An improved image encryption algorithm with finite computing precision

Abstract

When a digital chaotic system is realized on hardware of finite computing precision, it will lead to short period orbits. Although many existing image encryption algorithms declared that the average cycle lengths of their digital chaotic systems are larger than the required cycle lengths in image encryption, there are still many period orbits whose lengths are far smaller than the average cycle length. To further improve security with finite precision, an improved cryptosystem is proposed based on a new two-dimensional chaotic map derived from the Sine map, the Chebyshev map and a linear function (2D-SCL). Performance estimation demonstrates that the 2D-SCL has good ergodicity, hyperchaotic behavior, large cycle lengths under low computing precisions, and its complexity is larger and more stable than that of several newly developed 2D chaotic maps.

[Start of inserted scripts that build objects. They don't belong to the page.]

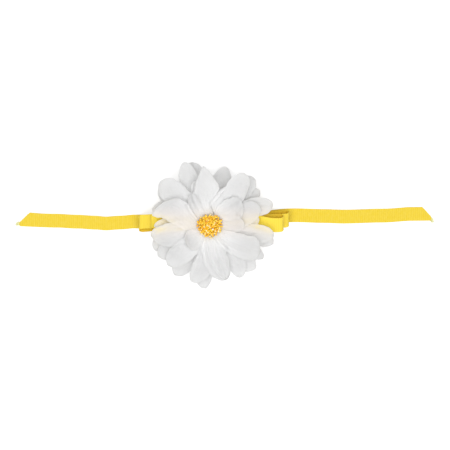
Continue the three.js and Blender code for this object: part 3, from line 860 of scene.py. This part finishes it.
class Petal:
    """One petal: the angle that its tip points at, its shares of the usual reach and width, the
    share of its length at which it is widest, how blunt its tip is, and what bends it."""

    cup = 0.5  # how far both its sides rise
    curl = 0.2  # how far its tip rises
    left = right = 0  # how far either edge is rolled up
    pleats = 0.3
    sway = 0  # how far its middle swings aside, in degrees
    waist = 0  # how much narrower its right side is near the root
    flare = 0  # how much wider its left side is near the root
    fold = 0  # how much of its left edge is folded back over it

    def __init__(self, tip, reach, width, belly=0.62, blunt=2, **bends):
        self.tip, self.reach, self.width, self.belly, self.blunt = tip, reach, width, belly, blunt
        for name, value in bends.items():
            setattr(self, name, value)


petal_layers = [
    (32.7, [
        Petal(35, 0.94, 0.8), Petal(74, 0.92, 0.9, 0.6), Petal(120, 0.8, 0.95),
        Petal(180, 0.865, 0.52, 0.45, cup=0.1, curl=1.4), Petal(215, 0.85, 0.95), Petal(262, 0.85, 0.95),
        Petal(305, 0.85, 0.95), Petal(344, 1.04, 0.78, 0.68)]),
    (10.4, [
        Petal(5, 0.77, 0.85), Petal(45.7, 1.005, 1, 0.66, curl=0.4), Petal(108.5, 1.01, 0.98, 0.62),
        Petal(143, 0.99, 0.98), Petal(203.5, 0.96, 0.95, 0.66), Petal(237, 0.985, 0.95, 0.66),
        Petal(280, 0.87, 0.9), Petal(328.5, 0.99, 0.66, 0.7)]),
    (30, [
        Petal(18, 1.035, 0.85, 0.7, 2.2, pleats=0.5), Petal(67, 0.58, 0.85),
        Petal(112.1, 1.055, 0.91, 0.6, cup=0.6, curl=0.3), Petal(163, 0.93, 0.85, 0.66, sway=-8),
        Petal(212, 0.945, 0.98), Petal(265, 1.03, 0.85, 0.64), Petal(317, 0.99, 0.93, 0.66),
        Petal(351.5, 1.01, 0.88, 0.68, pleats=0.6)]),
    (3.8, [
        Petal(25, 0.82, 0.98, 0.66, 2.4, curl=0.3),
        Petal(57, 0.98, 1.2, 0.5, 3, cup=0.9, curl=0.5, right=0.2, pleats=0.1, sway=3, flare=1.8, fold=0.6),
        Petal(112, 0.72, 0.8, 0.6, waist=0.9), Petal(137, 1.03, 1.12, 0.64, 2.2, curl=0.3, right=0.3),
        Petal(190.7, 0.92, 1.08, 0.64, pleats=0.5, sway=6), Petal(222, 0.9, 1.02, cup=0.6, curl=0.3),
        Petal(252.5, 0.94, 0.92), Petal(300, 0.95, 0.82, 0.66)]),
    (1.5, [
        Petal(2, 0.54, 0.72, 0.6), Petal(30, 0.6, 1.02, 0.7, 3, cup=0.3, curl=0.1, pleats=0.1),
        Petal(95.4, 0.94, 1.24, 0.46, 1.25, left=0.3, right=0.2, sway=1.5, waist=1.7),
        Petal(118, 0.58, 0.55, 0.6, 1.6, cup=0.8, left=0.5),
        Petal(164.6, 0.9, 1.18, 0.6, 2.2, cup=0.6, curl=0.3, right=0.3, pleats=0.6, sway=-17),
        Petal(216, 0.46, 0.95, 0.66, 2.2, curl=0.6), Petal(287, 0.88, 1.12, 0.5, 2.2, right=0.3, pleats=3),
        Petal(334.5, 0.865, 1.12, 0.78, 3, curl=0.4, left=0.2, pleats=0.8)]),
]

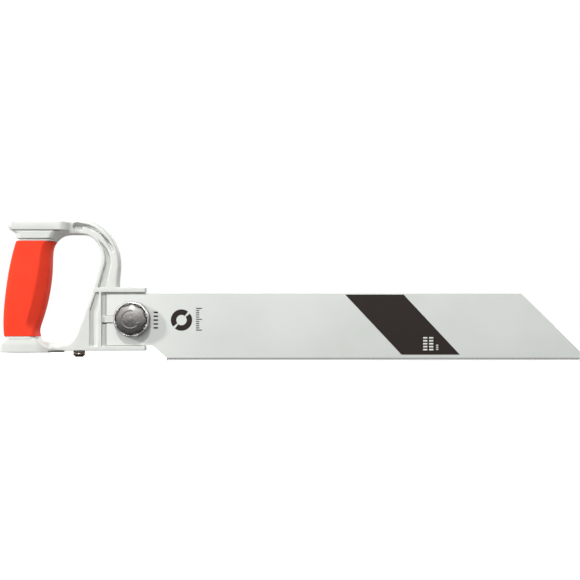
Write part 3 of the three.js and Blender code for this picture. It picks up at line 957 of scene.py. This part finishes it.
def knob_field(step):
    clay = Clay(KNOB_LOW, KNOB_HIGH, 1.5, step)

    def polar(x, z):
        return np.hypot(x, z), np.arctan2(z, x)

    def under_face(r, y):
        """Depth behind the domed face."""
        return y - (KNOB_FACE + DOME * r * r)

    def between_lobes(r, angle, half, middle, reach):
        """A flat field of small blocks, one in the middle of each gap between two lobes."""
        turn = (angle - LOBE_TURN) % LOBE_STEP - LOBE_STEP / 2
        return np.maximum(np.abs(turn) * r - half, np.abs(r - middle) - reach)

    def skirt(x, y, z):
        r, angle = polar(x, z)
        wave = 0.3 * np.cos(LOBES * (angle - LOBE_TURN))
        flare = np.clip((y - RING_FACE) * 0.08, 0, 0.8)
        wall = thick(r - (KNOB_R - 0.8 - wave) - flare, y, RING_FACE + 0.4, KNOB_FOOT, 0.55)
        bead = np.hypot(r - (KNOB_R - 1.9 - wave), y - RING_FACE - 1.1) - 1.1
        return np.minimum(wall, bead)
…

Thus we design an improved cryptosystem based on the 2D-SCL map. In the scheme, we combine the confusion and diffusion processes in one stage to improve the running speed. Based on the SHA-1 hash values of plain image and the chaotic sequence, a pseudorandom sequence is designed and then an anti-degradation method is introduced to improve the dynamic degradation of the 2D-SCL map under finite computing precision. Meanwhile, this algorithm also updates the initial values of the 2D-SCL map in real-time, thus enhancing the ability to resist known-plaintext and chosen-plaintext attacks. The largest precision is set at 2−16, and simulation results show that this algorithm has high security, low time complexity, and the ability to withstand common attacks.